Conrad/Thomas Jefferson Tribune
WEEK OF NOVEMBER 18-22, 2019
Conrad & Jefferson ES Cluster Principals Journey to Washington, DC
Sandra Barrios, Jack Lowe Principal
Terrell Bell Leadership Award Recipient
National Blue Ribbon Award-Closing the Achievement Gap- JACK LOWE
Principal Barrios Invited As a Guest Speaker
Domingo Garcia and Commissioner Elba Garcia has invited Principal Sandra Barrios as the guest speaker of the Dallas Chorizo & Menudo Community Breakfast hosted by the LULAC Chapter 102. Be sure to click on the button below to see Ms. Barrios leadership in action on CBS local news.
ROBERT MCLAURIN, CURRENT NORTHLAKE EARLY COLLEGE HIGH SCHOOL
CURRENT WALNUT HILL PRINCIPAL, PHILLIP POTTER
NATIONAL BLUE RIBBON AWARD-HIGH ACHIEVING SCHOOL-WALNUT HILL
SCHOOL LEADERSHIP/NORTHWEST GOALS & CORE VALUES
A MESSAGE FROM THE EXECUTIVE DIRECTOR
Illustrious Leaders,
Continue expressing to your staff that they have an increased 'sense of urgency' in all their classrooms.

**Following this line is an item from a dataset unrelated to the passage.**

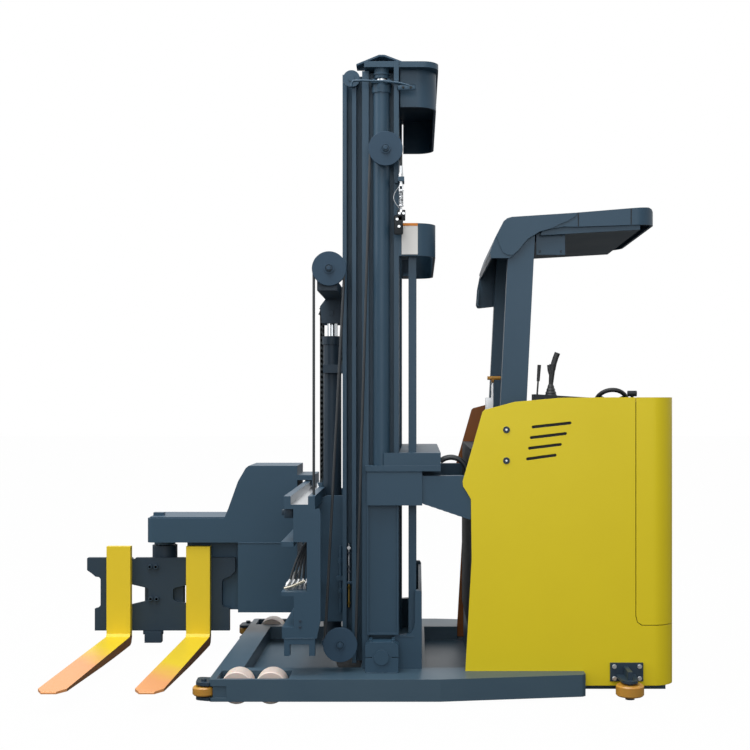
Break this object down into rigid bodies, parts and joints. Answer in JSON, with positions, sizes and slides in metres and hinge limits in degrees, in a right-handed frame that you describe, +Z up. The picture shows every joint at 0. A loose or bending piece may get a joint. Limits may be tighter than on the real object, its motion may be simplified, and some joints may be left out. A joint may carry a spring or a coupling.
{
  "type": "three-way forklift stacker",
  "caption": "Forklift stacker with a staged mast, a traverse frame, a swing head with two forks, low side frames, a yellow body and an overhead guard.",
  "frame": {"origin": "on the floor, under the middle of the box around the whole truck at rest", "axes": "+X towards the rear of the truck, forks towards -X at its front; +Y to the far side of the picture, where the operator steps in; +Z up"},
  "size_m": [2.866, 1.665, 2.874],
  "materials": {
    "grey_paint": "satin",
    "dark_paint": "satin",
    "yellow_paint": "satin",
    "amber_poly": "gloss",
    "cream_poly": "satin",
    "black_rubber": "matt",
    "bright_steel": "bright"
  },
  "bodies": {
    "chassis": {"base_frame": "grey_paint", "floor_tray": "grey_paint", "mast_feet": "grey_paint", "mast_outer": "grey_paint", "mast_brace": "grey_paint", "lift_cylinders": "grey_paint", "body_left": "yellow_paint", "body_right": "yellow_paint", "cabin_tub": "dark_paint", "battery_case": "dark_paint", "console": "dark_paint", "controls": "black_rubber", "guard_posts": "grey_paint", "guard_roof": "grey_paint", "guide_brackets": "dark_paint", "hose_run_top": "black_rubber", "brace_hoses": "black_rubber"},
    "rear_door": {"rear_door": "yellow_paint"},
    "drive_unit": {"drive_unit": "dark_paint"},
    "drive_wheel": {"drive_wheel": "cream_poly"},
    "mast_middle": {"mast_middle": "grey_paint", "piston_rods": "bright_steel", "hose_run_up": "black_rubber"},
    "mast_inner": {"mast_inner": "grey_paint", "free_lift_cyl": "dark_paint", "hose_run_mid": "black_rubber", "anchor_chains": "black_rubber"},
    "crosshead": {"crosshead": "dark_paint", "hose_run_head": "black_rubber", "lift_chains": "black_rubber"},
    "carriage": {"carriage": "grey_paint"},
    "swing_head": {"swing_head": "grey_paint"},
    "fork_carriage": {"fork_plate": "dark_paint", "forks": "yellow_paint"},
    "disc_top": {"hose_disc_top": "dark_paint"},
    "disc_low": {"hose_disc_low": "dark_paint"},
    "disc_head": {"hose_disc_head": "dark_paint"},
    "load_wheel_1": {"load_wheel_1": "cream_poly"},
    "guide_roller_1": {"guide_roller_1": "amber_poly"},
    "load_wheel_2": {"load_wheel_2": "cream_poly"},
    "guide_roller_2": {"guide_roller_2": "amber_poly"},
    "load_wheel_3": {"load_wheel_3": "cream_poly"},
    "guide_roller_3": {"guide_roller_3": "amber_poly"},
    "load_wheel_4": {"load_wheel_4": "cream_poly"},
    "guide_roller_4": {"guide_roller_4": "amber_poly"}
  },
  "joints": [
    {"name": "middle_lift", "type": "slide", "parent": "chassis", "child": "mast_middle", "axis": [0, 0, 1], "range_m": [0, 1.6], "deforming": ["hose_run_top"]},
    {"name": "inner_lift", "type": "slide", "parent": "mast_middle", "child": "mast_inner", "axis": [0, 0, 1], "range_m": [0, 1.6], "deforming": ["hose_run_up"]},
    {"name": "carriage_lift", "type": "slide", "parent": "crosshead", "child": "carriage", "axis": [0, 0, 1], "range_m": [0, 0.7], "deforming": ["lift_chains", "hose_run_head"]},
    {"name": "crosshead_lift", "type": "slide", "parent": "mast_inner", "child": "crosshead", "axis": [0, 0, 1], "range_m": [0, 0.7], "deforming": ["hose_run_mid", "anchor_chains"]},
    {"name": "head_traverse", "type": "slide", "parent": "carriage", "child": "swing_head", "axis": [0, 1, 0], "range_m": [-0.96, 0]},
    {"name": "fork_turn", "type": "hinge", "parent": "swing_head", "child": "fork_carriage", "pos_m": [-1.048, 0.5475, 0.5], "axis": [0, 0, 1], "range_deg": [-180, 0]},
    {"name": "steer", "type": "hinge", "parent": "chassis", "child": "drive_unit", "pos_m": [1.13, 0.0675, 0.28], "axis": [0, 0, 1], "range_deg": [-90, 90]},
    {"name": "drive_roll", "type": "hinge", "parent": "drive_unit", "child": "drive_wheel", "pos_m": [1.13, 0.0675, 0.125], "axis": [0, 1, 0], "continuous": true},
    {"name": "door_swing", "type": "hinge", "parent": "chassis", "child": "rear_door", "pos_m": [1.262, 0.6665, 0.8], "axis": [0, 0, 1], "range_deg": [0, 100]},
    {"name": "load_roll_1", "type": "hinge", "parent": "chassis", "child": "load_wheel_1", "pos_m": [-0.5, -0.588, 0.07], "axis": [0, 1, 0], "continuous": true},
    {"name": "load_roll_2", "type": "hinge", "parent": "chassis", "child": "load_wheel_2", "pos_m": [-0.352, -0.588, 0.07], "axis": [0, 1, 0], "continuous": true},
    {"name": "load_roll_3", "type": "hinge", "parent": "chassis", "child": "load_wheel_3", "pos_m": [-0.5, 0.723, 0.07], "axis": [0, 1, 0], "continuous": true},
    {"name": "load_roll_4", "type": "hinge", "parent": "chassis", "child": "load_wheel_4", "pos_m": [-0.352, 0.723, 0.07], "axis": [0, 1, 0], "continuous": true},
    {"name": "guide_turn_1", "type": "hinge", "parent": "chassis", "child": "guide_roller_1", "pos_m": [-0.64, -0.6495, 0.062], "axis": [0, 0, 1], "continuous": true},
    {"name": "guide_turn_2", "type": "hinge", "parent": "chassis", "child": "guide_roller_2", "pos_m": [-0.64, 0.7845, 0.062], "axis": [0, 0, 1], "continuous": true},
    {"name": "guide_turn_3", "type": "hinge", "parent": "chassis", "child": "guide_roller_3", "pos_m": [1.208, -0.6365, 0.06], "axis": [0, 0, 1], "continuous": true},
    {"name": "guide_turn_4", "type": "hinge", "parent": "chassis", "child": "guide_roller_4", "pos_m": [1.208, 0.7715, 0.06], "axis": [0, 0, 1], "continuous": true},
    {"name": "disc_top_turn", "type": "hinge", "parent": "mast_middle", "child": "disc_top", "pos_m": [0.145, -0.5345, 2.43], "axis": [0, 1, 0], "continuous": true},
    {"name": "disc_low_turn", "type": "hinge", "parent": "mast_inner", "child": "disc_low", "pos_m": [-0.056, -0.5345, 0.237], "axis": [0, 1, 0], "continuous": true},
    {"name": "disc_head_turn", "type": "hinge", "parent": "crosshead", "child": "disc_head", "pos_m": [-0.105, -0.5345, 1.9], "axis": [0, 1, 0], "continuous": true}
  ],
  "couplings": [
    {"joint": "inner_lift", "follows": "middle_lift", "ratio": 1},
    {"joint": "crosshead_lift", "follows": "carriage_lift", "ratio": 1}
  ]
}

As a result of the recent common assessment data and in preparation for the upcoming ACP testing, their careful planning with intentionality will allow your teachers sufficient time to get on track and ensure scholar success. However, they will need to maximize every minute of all the days prior to ACPs. We need to ensure as a cluster that every student is meeting their goals based on the campus trackers. If students are not meeting their goals, what are you doing to ensure that they are? What is that data point? This will be the first data point that will count toward your accountability in your evaluation and teacher's TEI.
The ILC's and I will be visiting your campuses during the two weeks after Thanksgiving break. We will be looking for the implementation of Aggressive Monitoring and ACP Mapping. The ACP mapping will require your immediate attention and action with your teachers. Utilizing the ACP blueprints as well as data from the past two common assessments, your teachers can prioritize each TEKS associated with the ACP. No doubt this will assist your teachers in maximizing their instruction. It is critical that we are able to intervene early enough to get us on track.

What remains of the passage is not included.